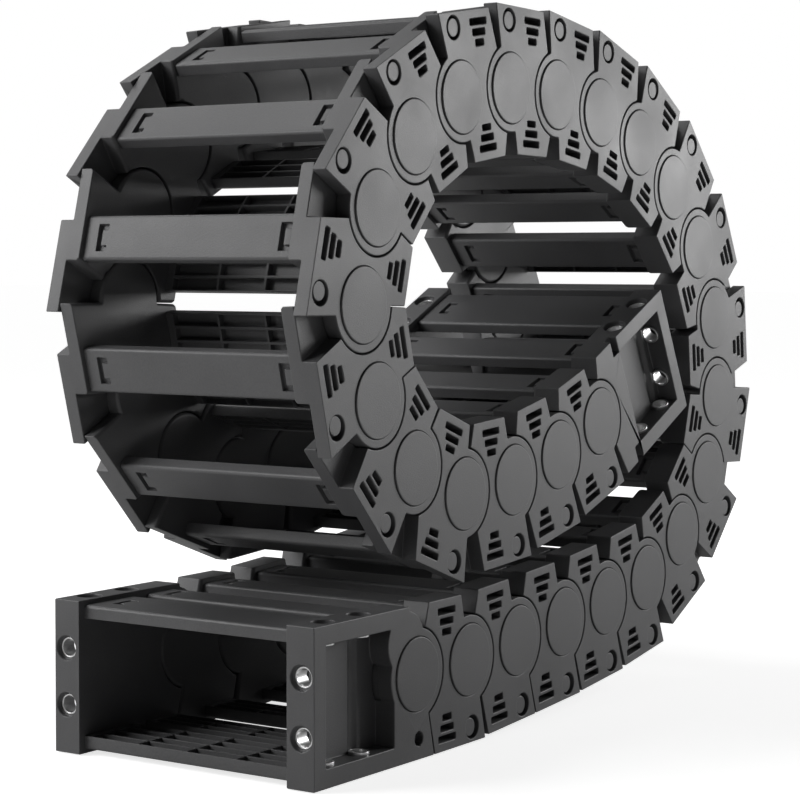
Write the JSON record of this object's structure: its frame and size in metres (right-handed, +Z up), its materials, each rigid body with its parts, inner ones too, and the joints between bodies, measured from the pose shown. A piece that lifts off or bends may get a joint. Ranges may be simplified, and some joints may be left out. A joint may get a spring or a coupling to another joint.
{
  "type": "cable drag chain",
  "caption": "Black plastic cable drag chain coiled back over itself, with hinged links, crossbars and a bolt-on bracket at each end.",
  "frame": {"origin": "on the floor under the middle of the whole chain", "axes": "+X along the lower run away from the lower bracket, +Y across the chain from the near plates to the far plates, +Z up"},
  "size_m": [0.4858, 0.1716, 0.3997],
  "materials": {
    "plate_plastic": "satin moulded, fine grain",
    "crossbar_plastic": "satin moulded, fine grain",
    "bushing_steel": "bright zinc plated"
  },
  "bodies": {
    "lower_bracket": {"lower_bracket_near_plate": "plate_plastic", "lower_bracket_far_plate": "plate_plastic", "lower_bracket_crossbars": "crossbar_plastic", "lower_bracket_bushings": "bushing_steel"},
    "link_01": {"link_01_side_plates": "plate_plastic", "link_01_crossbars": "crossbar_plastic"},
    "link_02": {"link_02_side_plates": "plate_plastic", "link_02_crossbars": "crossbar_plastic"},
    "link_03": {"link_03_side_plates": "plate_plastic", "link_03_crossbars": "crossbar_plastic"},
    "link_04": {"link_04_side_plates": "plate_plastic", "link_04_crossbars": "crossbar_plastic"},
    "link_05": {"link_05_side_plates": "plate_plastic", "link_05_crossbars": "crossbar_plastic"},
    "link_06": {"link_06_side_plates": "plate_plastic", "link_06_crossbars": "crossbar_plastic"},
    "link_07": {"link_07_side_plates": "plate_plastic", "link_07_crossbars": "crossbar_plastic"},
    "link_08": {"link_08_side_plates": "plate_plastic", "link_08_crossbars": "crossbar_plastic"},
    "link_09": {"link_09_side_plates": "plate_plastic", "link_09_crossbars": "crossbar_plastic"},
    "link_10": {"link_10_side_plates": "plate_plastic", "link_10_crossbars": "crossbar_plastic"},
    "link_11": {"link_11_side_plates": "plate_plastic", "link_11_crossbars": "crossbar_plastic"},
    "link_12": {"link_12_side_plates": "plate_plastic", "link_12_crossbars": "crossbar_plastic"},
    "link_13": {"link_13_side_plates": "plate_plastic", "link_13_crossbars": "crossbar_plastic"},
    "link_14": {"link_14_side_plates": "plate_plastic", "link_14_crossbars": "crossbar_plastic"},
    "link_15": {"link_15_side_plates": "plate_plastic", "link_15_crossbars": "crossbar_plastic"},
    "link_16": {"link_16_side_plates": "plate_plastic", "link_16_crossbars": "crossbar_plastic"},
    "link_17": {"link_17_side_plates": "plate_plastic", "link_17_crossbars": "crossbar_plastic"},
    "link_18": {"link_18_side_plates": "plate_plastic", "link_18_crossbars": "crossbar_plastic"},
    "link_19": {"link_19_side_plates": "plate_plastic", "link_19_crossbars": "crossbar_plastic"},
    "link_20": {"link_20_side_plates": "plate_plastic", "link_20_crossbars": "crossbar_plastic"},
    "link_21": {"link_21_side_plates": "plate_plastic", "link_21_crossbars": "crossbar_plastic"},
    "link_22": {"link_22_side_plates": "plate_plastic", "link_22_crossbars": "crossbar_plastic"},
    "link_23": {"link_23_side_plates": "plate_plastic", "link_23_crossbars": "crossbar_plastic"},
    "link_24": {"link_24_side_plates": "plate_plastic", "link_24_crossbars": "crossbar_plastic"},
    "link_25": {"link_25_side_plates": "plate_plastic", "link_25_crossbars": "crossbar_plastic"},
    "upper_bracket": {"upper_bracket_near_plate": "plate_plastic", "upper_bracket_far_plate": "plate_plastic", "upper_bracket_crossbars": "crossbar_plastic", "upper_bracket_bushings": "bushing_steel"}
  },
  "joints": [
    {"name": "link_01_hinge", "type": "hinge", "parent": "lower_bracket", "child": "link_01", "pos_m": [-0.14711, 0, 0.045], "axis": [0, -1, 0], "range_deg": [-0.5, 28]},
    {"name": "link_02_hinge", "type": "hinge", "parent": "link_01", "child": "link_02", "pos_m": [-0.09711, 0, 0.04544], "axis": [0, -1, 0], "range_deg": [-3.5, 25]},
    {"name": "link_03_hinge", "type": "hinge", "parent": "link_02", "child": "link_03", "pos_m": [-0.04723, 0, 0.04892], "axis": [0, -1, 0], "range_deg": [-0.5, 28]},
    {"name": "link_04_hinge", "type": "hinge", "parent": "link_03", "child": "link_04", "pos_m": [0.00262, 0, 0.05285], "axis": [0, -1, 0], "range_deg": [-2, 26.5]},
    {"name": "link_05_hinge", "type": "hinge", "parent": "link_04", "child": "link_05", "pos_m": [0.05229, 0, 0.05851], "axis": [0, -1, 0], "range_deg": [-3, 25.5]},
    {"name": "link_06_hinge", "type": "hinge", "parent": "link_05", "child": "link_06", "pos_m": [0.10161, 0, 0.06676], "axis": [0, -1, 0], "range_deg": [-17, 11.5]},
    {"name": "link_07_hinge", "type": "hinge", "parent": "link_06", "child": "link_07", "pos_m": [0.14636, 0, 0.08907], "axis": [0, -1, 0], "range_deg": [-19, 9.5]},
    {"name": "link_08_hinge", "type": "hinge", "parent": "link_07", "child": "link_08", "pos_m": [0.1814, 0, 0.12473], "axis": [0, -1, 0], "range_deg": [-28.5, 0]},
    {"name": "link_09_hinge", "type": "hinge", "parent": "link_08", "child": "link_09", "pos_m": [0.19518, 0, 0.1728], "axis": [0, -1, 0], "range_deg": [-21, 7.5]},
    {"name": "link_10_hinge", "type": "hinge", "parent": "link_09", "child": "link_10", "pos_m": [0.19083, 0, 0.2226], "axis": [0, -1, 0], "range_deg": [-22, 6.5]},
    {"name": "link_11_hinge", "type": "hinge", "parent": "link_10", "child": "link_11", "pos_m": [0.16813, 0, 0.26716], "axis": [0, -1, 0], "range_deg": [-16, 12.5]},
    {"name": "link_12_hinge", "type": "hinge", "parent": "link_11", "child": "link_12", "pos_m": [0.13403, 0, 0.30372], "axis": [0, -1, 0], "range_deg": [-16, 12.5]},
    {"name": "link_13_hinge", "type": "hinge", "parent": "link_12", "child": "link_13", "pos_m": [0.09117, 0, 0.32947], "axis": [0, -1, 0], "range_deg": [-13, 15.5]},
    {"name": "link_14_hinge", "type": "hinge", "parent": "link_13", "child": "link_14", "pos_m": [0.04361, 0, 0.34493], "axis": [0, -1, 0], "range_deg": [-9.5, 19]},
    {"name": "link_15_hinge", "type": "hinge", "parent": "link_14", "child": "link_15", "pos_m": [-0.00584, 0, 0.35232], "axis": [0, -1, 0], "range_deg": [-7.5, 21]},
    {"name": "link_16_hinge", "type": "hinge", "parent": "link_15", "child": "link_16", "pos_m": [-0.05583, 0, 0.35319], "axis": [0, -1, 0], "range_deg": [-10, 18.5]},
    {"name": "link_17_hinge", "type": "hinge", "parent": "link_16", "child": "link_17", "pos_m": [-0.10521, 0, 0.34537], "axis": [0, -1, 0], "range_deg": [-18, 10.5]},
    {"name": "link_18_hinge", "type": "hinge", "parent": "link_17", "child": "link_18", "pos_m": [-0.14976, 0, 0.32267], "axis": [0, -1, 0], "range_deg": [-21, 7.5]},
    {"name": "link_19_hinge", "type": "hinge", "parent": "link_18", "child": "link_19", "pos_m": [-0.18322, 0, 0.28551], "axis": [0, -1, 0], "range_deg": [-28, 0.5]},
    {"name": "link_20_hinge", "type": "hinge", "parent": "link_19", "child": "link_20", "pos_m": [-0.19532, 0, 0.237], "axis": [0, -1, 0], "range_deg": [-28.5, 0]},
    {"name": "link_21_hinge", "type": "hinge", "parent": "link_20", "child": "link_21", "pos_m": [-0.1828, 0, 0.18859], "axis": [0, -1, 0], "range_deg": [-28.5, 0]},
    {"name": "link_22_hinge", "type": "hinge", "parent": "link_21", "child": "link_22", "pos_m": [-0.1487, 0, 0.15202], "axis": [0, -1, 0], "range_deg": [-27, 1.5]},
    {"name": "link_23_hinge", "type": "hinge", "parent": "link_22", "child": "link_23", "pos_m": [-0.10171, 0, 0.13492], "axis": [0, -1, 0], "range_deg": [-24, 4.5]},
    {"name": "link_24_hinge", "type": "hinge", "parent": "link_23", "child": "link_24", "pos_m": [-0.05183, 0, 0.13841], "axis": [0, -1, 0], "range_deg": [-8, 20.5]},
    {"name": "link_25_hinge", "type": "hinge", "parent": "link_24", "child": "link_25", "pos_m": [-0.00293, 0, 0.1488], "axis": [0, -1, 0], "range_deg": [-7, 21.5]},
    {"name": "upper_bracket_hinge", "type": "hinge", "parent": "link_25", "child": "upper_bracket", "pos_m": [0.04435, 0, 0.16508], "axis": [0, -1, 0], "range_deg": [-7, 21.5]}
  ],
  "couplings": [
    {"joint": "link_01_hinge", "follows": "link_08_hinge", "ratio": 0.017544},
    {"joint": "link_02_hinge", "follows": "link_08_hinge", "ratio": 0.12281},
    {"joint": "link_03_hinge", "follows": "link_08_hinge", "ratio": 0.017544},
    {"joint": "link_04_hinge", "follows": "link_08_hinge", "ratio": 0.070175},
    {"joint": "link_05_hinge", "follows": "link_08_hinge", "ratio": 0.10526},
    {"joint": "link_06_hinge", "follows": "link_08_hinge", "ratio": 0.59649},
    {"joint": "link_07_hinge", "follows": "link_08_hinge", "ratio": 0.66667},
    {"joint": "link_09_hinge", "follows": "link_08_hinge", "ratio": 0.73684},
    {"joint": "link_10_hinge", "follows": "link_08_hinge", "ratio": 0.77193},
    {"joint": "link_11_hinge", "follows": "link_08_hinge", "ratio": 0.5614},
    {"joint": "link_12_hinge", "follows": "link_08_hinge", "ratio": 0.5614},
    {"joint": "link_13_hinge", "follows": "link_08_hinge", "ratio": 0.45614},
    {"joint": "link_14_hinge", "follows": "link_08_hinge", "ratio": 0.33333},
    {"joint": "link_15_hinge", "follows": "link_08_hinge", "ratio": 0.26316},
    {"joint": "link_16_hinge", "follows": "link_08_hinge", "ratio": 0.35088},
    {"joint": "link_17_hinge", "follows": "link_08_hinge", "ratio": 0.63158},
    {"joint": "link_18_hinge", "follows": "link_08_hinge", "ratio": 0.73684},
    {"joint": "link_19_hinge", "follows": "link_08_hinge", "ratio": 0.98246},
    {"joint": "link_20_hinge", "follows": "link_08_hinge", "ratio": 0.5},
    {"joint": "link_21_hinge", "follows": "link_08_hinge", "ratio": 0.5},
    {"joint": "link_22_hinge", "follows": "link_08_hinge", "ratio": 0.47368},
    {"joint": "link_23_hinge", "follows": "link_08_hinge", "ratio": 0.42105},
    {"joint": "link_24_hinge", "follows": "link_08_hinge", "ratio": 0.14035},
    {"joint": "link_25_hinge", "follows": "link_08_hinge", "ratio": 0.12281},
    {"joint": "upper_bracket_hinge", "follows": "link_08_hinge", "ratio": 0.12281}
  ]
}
##########
→ **What is expected**:
Look through the listing and extract every line with "joints" in it.

→ **Complete answer**:
Write the JSON record of this object's structure: its frame and size in metres (right-handed, +Z up), its materials, each rigid body with its parts, inner ones too, and the joints between bodies, measured from the pose shown. A piece that lifts off or bends may get a joint. Ranges may be simplified, and some joints may be left out. A joint may get a spring or a coupling to another joint.
  "joints": [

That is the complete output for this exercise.